Che ne pensa il “raccomandatario”, Gesù Cristo in persona? Egli risponde in una maniera sorprendente. Per capire le sue parole, immaginiamo che si presenti oggi, a un politico, un tale, per ottenere un determinato ufficio. Il politico gli elenca tutti i doveri legati a quella mansione, i rischi, i costi, gli imprevisti e le incombenze … La persona è pronta a pagarne il prezzo? Mettiamo che quello dica di si. Il politico risponde: “Bene, il prezzo lo pagherai, ma quanto a quel posto, scordatelo, hai sbagliato indirizzo, non è in mio potere”.

La risposta di Gesù più o meno è questa.
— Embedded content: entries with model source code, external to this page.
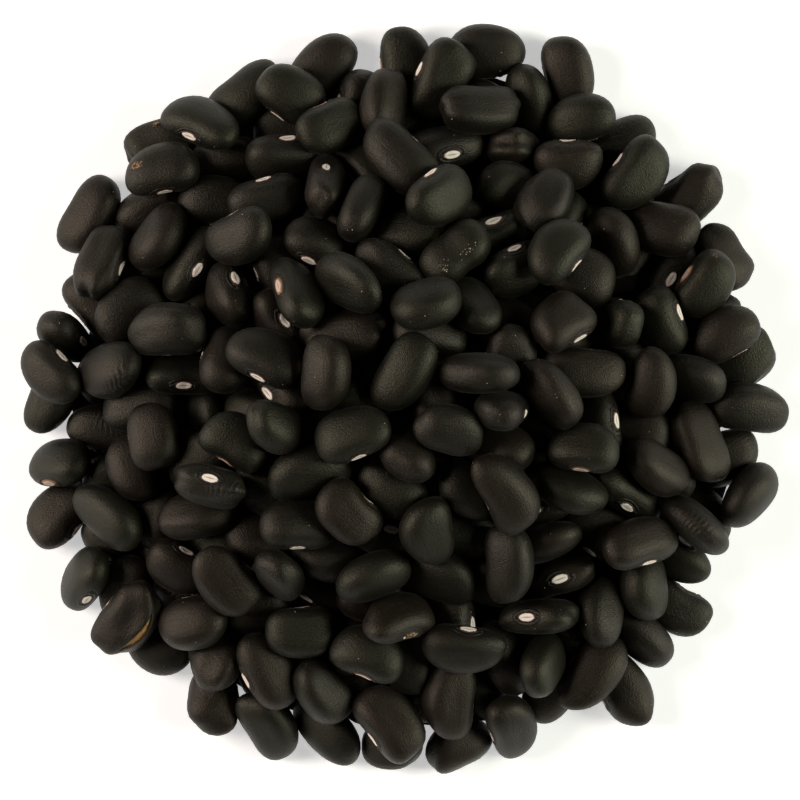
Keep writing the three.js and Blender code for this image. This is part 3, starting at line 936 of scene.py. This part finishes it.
WALL_REACH = 0.9
WALL_HEIGHT = 0.17
WALL_SIDES = 128
bpy.ops.mesh.primitive_cylinder_add(
    vertices=WALL_SIDES,
    radius=WALL_REACH,
    depth=WALL_HEIGHT,
    end_fill_type="NOTHING",
    location=(0, 0, WALL_HEIGHT / 2),
)
backdrop = bpy.context.object
backdrop.name = "backdrop"
bpy.ops.object.transform_apply(location=True)
backdrop.data.shade_smooth()
backdrop.data.materials.append(paper)

SOFTBOX_WIDTH = 0.22
SOFTBOX_DEPTH = 0.32


def softbox(name, right, up, height, power, hex_value):
    """An area light beside the heap, placed in the photograph's directions, facing the heap."""
    lamp = bpy.data.lights.new(name, "AREA")
    lamp.shape = "RECTANGLE"
    lamp.size = SOFTBOX_WIDTH
    lamp.size_y = SOFTBOX_DEPTH
    lamp.energy = power
    lamp.color = colour(hex_value)[:3]
    box = bpy.data.objects.new(name, lamp)
    box.location = in_photo(right, up, height)
    box.rotation_euler = (-box.location).to_track_quat("-Z", "Y").to_euler()
    bpy.context.collection.objects.link(box)


softbox("left_softbox", right=-0.42, up=0.06, height=0.3, power=2.45, hex_value=0xFFF3EC)
softbox("right_softbox", right=0.45, up=-0.02, height=0.28, power=2.35, hex_value=0xFBFFF0)

world = bpy.data.worlds.new("studio")
world.use_nodes = True
world.node_tree.nodes["Background"].inputs["Color"].default_value = (1, 1, 1, 1)
world.node_tree.nodes["Background"].inputs["Strength"].default_value = 0.01
bpy.context.scene.world = world

CAMERA_HEIGHT = 0.5
SENSOR = 36
RIM_HEIGHT = 0.003  # of the beans at the heap's outline, which is the outline that was measured
eye = bpy.data.cameras.new("camera")
eye.sensor_width = SENSOR
eye.lens = SENSOR * (CAMERA_HEIGHT - RIM_HEIGHT) / (FRAME_PIXELS * PIXEL * MM)
camera = bpy.data.objects.new("camera", eye)
camera.location = (0, 0, CAMERA_HEIGHT)
camera.rotation_euler = (0, 0, PHOTO_TURN)
bpy.context.collection.objects.link(camera)
bpy.context.scene.camera = camera
bpy.context.scene.view_settings.view_transform = "Standard"
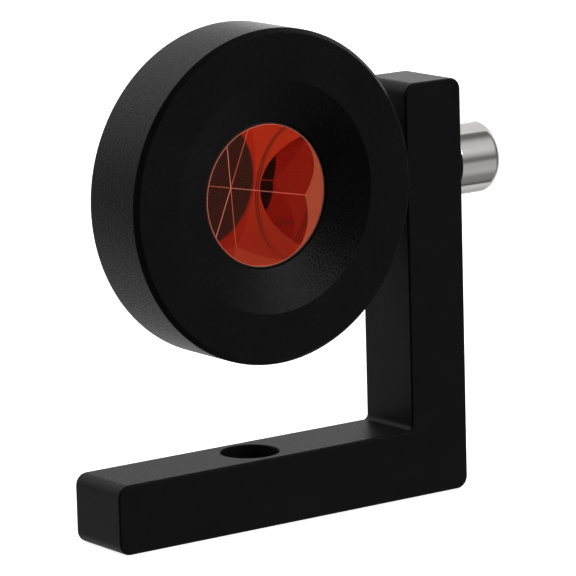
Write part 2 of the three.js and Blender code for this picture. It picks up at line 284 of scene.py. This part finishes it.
class Look:
    """A node material on one Principled shader. Sizes are in millimetres."""

    def __init__(self, name, **constants):
        self.material = bpy.data.materials.new(name)
        self.material.use_nodes = True
        self.tree = self.material.node_tree
        self.shader = self.tree.nodes["Principled BSDF"]
        for socket, value in constants.items():
            self.shader.inputs[socket.replace("_", " ")].default_value = value
        self.position = self.node("ShaderNodeTexCoord").outputs["Object"]
        self.normal = None

    def node(self, kind, inputs=(), **settings):
        return add_node(self.tree, kind, inputs, **settings)

    def link(self, value, socket):
        """Drives one of the shader's own inputs."""
        self.tree.links.new(value, self.shader.inputs[socket])

    def noise(self, size, detail=2.0, stretch=(1, 1, 1)):
        """Noise with features of about this size, drawn out along any axis whose stretch is under 1."""
        inputs = {0: self.position, 1: stretch}
        vector = self.node("ShaderNodeVectorMath", inputs, operation="MULTIPLY").outputs[0]
        inputs = {"Vector": vector, "Scale": 1 / (size * MM), "Detail": detail}
        return self.node("ShaderNodeTexNoise", inputs).outputs["Fac"]

    def spread(self, factor, low, high, start=0.3, end=0.7):
        """Spreads start to end, which is a noise's middle range unless stated, over low to high."""
        inputs = {"Value": factor, "From Min": start, "From Max": end, "To Min": low, "To Max": high}
        return self.node("ShaderNodeMapRange", inputs).outputs[0]

    def colour(self, factor, dark, light, socket="Base Color"):
        inputs = {"Factor": factor, MIX_A: (*dark, 1), MIX_B: (*light, 1)}
        mix = self.node("ShaderNodeMix", inputs, data_type="RGBA")
        self.link(mix.outputs[MIX_RESULT], socket)

    def roughness(self, factor, low, high):
        self.link(self.spread(factor, low, high), "Roughness")

    def bump(self, factor, depth, strength=1.0):
        """Adds relief of this depth in millimetres to what is there."""
        inputs = {"Height": factor, "Distance": depth * MM, "Strength": strength}
        if self.normal:
            inputs["Normal"] = self.normal
        self.normal = self.node("ShaderNodeBump", inputs).outputs[0]
        self.link(self.normal, "Normal")


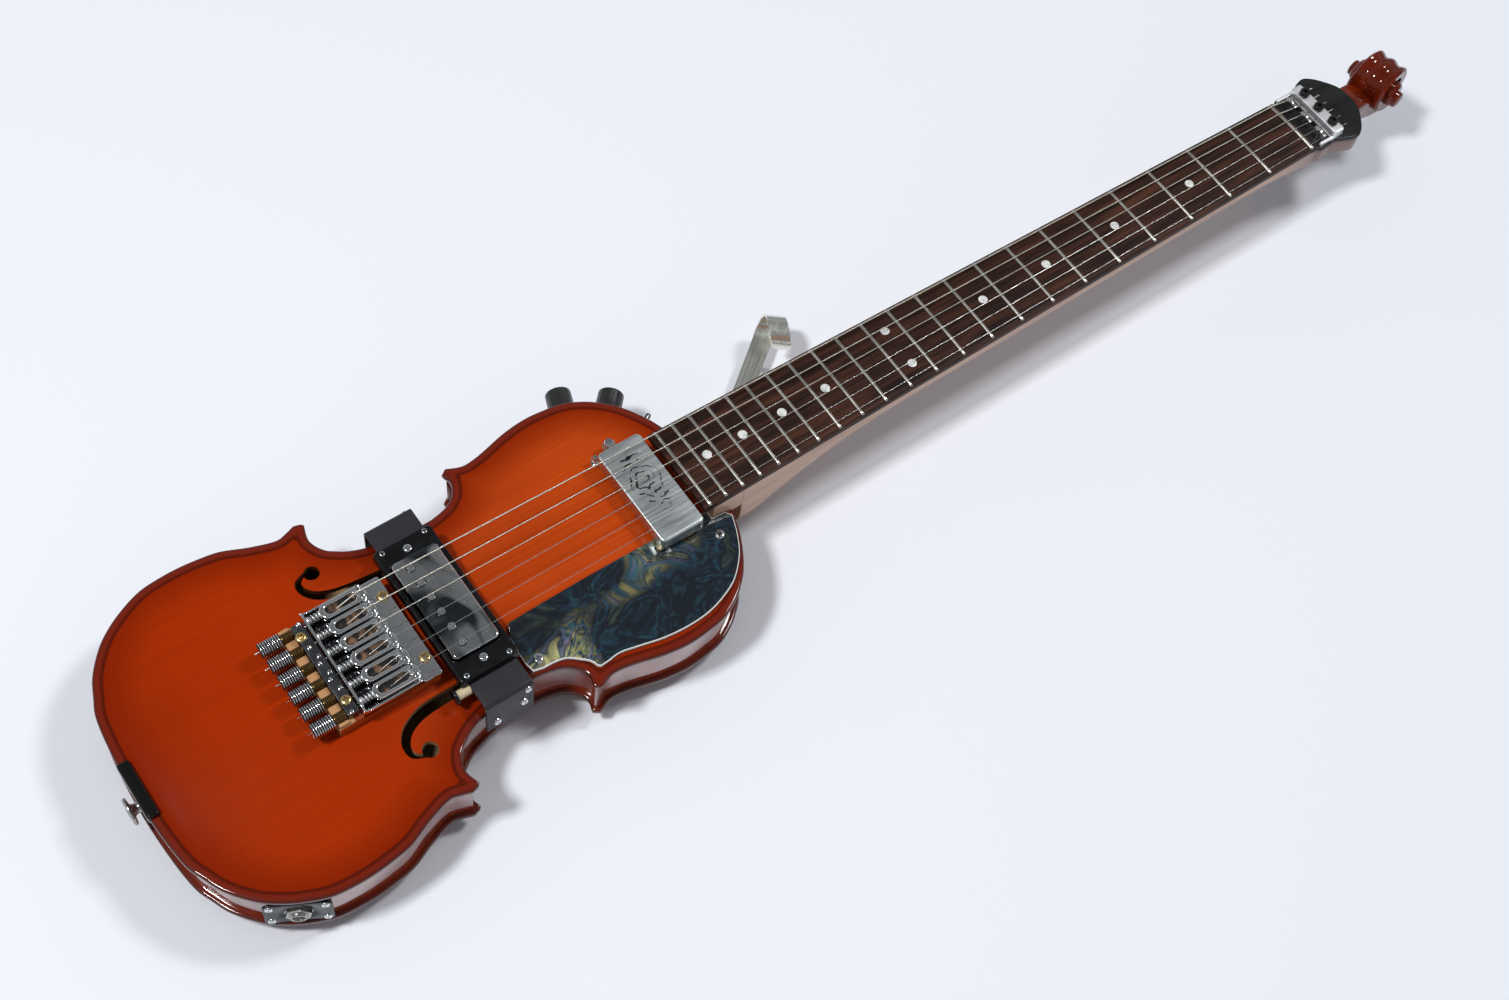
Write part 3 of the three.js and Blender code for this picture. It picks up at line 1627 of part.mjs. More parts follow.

Egli dice ai due: voi non sapete quello che chiedete; potete bere il calice e pagare il prezzo?” Gli rispondono: Si”. E lui: “Il calice che io bevo lo berrete anche voi, e il mio battesimo lo conoscerete anche voi, ma stare a destra o a sinistra, scordatevelo, non sta a me, lo sa il Padre”. Essi pensavano di andare a Gerusalemme per diventare primi ministri, ma Gesù parla di un calice amaro, di un battesimo di sangue. “Baptisma”, in greco, significa “immersione”. Difatti Gesù si laverà nel sangue, il suo stesso sangue, e un giorno anche gli apostoli moriranno quasi tutti martirizzati, come lui. Berranno lo stesso calice, saranno “battezzati” allo stesso modo, nel sangue.

Alla fine ognuno è libero di chiedere quello che vuole. Chiedere non costa niente, ma nessuno può stabilire in anticipo il prezzo da pagare: “voi non sapete …” Praticamente Gesù sta dicendo di accettare il “prezzo” della raccomandazione (sofferenza e sangue, fino al martirio), ma non assicura il “posto”. Anche chi vuole diventare prete, o vescovo, o papa, stia tranquillo perché in un certo senso sarà accontentato, ma non come pensa lui: come vuole il Padre!

Perché chinare il capo di fronte al superiore gerarchico? Riverenza sincera in considerazione di cotanto ufficio, o diabolica perversione di un servizio che punta al potere? Conviene? La raccomandazione, sulle prime, sembra promuovere la persona che furbescamente riesce ad accedere al grado superiore, ma alla fine insinua dei dubbi di valore, e la persona stessa, se ha un barlume di consapevolezza, si interroga: ma io sto qui perché valgo, o per la magnifica pedata che mi hanno stampato nel sedere?” Al contrario, una persona che si realizza “da sé”, con i propri sacrifici e i propri modesti mezzi, ha un’alta stima di sé, e lo dice con fierezza, cosa che non potrà mai avvenire nello svogliato, sonnolento e inefficiente orizzonte dei raccomandati.